Both factions are morally dangerous in different ways. Neither is entirely right or wrong. The Concord is cold, disciplined, and willing to watch the world burn if the burning belongs to the world. The Kin is compassionate, dangerous, and willing to overwrite history with good intentions.

Useful is not safe. Possibility is not permission.

Strengths

  • Moral power — hard to corrupt by ambition
  • Ideological stability — coherent doctrine reinforced through training and dragon bonds
  • Recruitment leverage — newly Flared Realmstriders are vulnerable; the Concord offers structure first
  • Enforcement legitimacy — when they act, it signals a line has been crossed
  • Binding — one of the most powerful sanctions imaginable
  • Continuity — dragon-centered guidance means long memory and doctrinal resilience

Vulnerabilities

  • Can appear complicit in disaster to those suffering through preventable tragedy
  • Purity can become rigidity — unable to adapt to edge cases
  • Their enforcement still resembles domination — deciding when a line is crossed is itself authority
  • Lure Camps are politically volatile — can look coercive to outsiders
  • Binding fractures sympathy — may feel worse than death to many Realmstriders
  • Depends on judgment — a decentralized order can be wise but inconsistent

The Aegis Concord is a seniority- and dragon-guided faction of Realmstriders whose doctrine was born from the failures of early Realmstrider stewardship over Ethoria. As the central plane matured and its peoples rejected outside interference in their conflicts, the Concord emerged as the philosophical answer to a hard truth: even well-intended intervention by beings of overwhelming power distorts the rightful course of mortal history.

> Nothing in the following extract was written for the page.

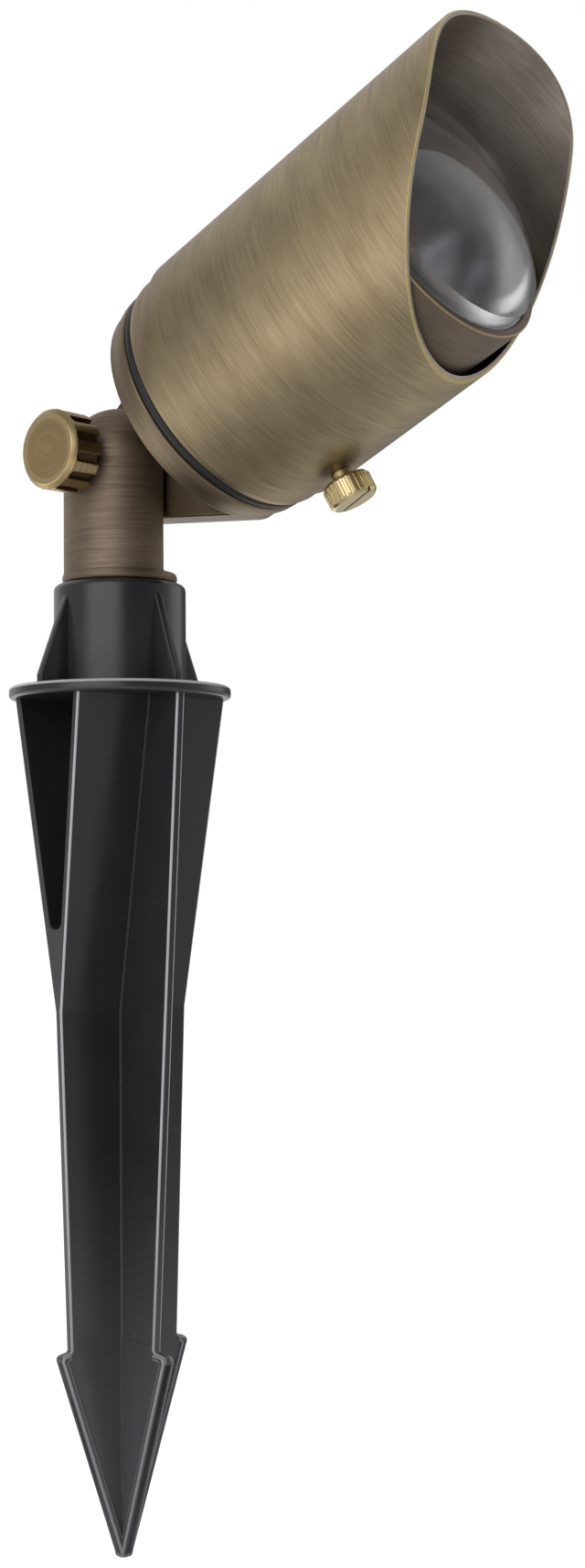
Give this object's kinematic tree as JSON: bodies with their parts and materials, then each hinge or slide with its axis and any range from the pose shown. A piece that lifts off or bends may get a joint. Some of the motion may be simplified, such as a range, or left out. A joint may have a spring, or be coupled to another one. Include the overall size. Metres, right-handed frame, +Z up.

From this came their defining principle — that the peoples of the realms must determine their own fate, even when that fate is ruinous.

They are powerful because they represent the most difficult possible use of power: the will not to use it, except against those who would use it to steal the future from others.

Not a conqueror. Not a prophet. Not a savior.

Wardens of the boundary between influence and dominion.